Social Media Perceptions of 51% Attacks on Proof-of-Work Cryptocurrencies: A Natural Language Processing Approach
Zsofia Baruwa, Sanjay Bhattacherjee, Sahil Rey Chandnani, Zhen Zhu
TL;DR
The study tackles how $51\%$ attacks on proof-of-work cryptocurrencies shape user perceptions on social media. It combines a manually constructed timeline of attacks with Twitter-based sentiment and emotion profiling using lexicon methods (VADER and Text2Emotion) to derive SP and EI/EV metrics across datasets. Key contributions include a comprehensive timeline of $31$ attack events across $20$ coins, a reduced Twitter-focused timeline for $17$ events, and the construction of three datasets per event to compare attack versus non-attack contexts, with open code and data. Findings show attacks trigger predominantly negative sentiment and heightened fear, with cross-coin patterns indicating potential for real-time attack signaling, while highlighting the value of transparent, open-risk analytics for regulation and market risk assessment.
Abstract
This work is the first study on the effects of attacks on cryptocurrencies as expressed in the sentiments and emotions of social media users. Our goals are to design the methodologies for the study including data collection, conduct volumetric and temporal analyses of the data, and profile the sentiments and emotions that emerge from the data.
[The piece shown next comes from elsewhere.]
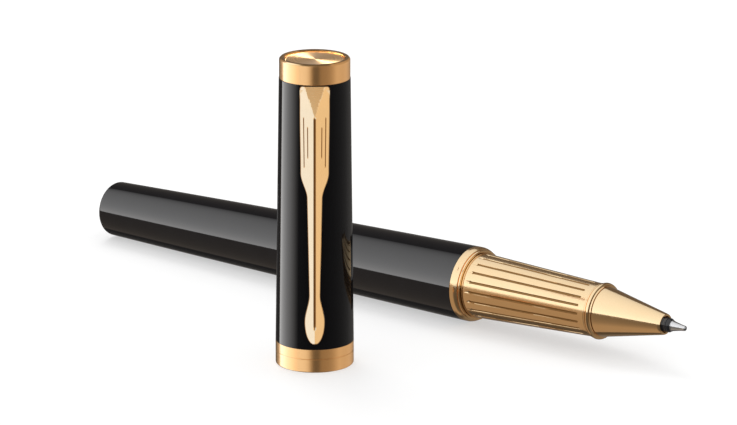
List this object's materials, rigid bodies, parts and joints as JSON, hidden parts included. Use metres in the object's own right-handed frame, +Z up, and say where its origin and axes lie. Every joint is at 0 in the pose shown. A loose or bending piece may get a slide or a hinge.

As a first step, we have created a first-of-its-kind comprehensive list of 31 events of 51% attacks on various PoW cryptocurrencies, showing that these events are quite common contrary to the general perception. We have gathered Twitter data on the events as well as benchmark data during normal times for comparison. We have defined parameters for profiling the datasets based on their sentiments and emotions. We have studied the variation of these sentiment and emotion profiles when a cryptocurrency is under attack and the benchmark otherwise, between multiple attack events of the same cryptocurrency, and between different cryptocurrencies. Our results confirm some expected overall behaviour and reactions while providing nuanced insights that may not be obvious or may even be considered surprising. Our code and datasets are publicly accessible.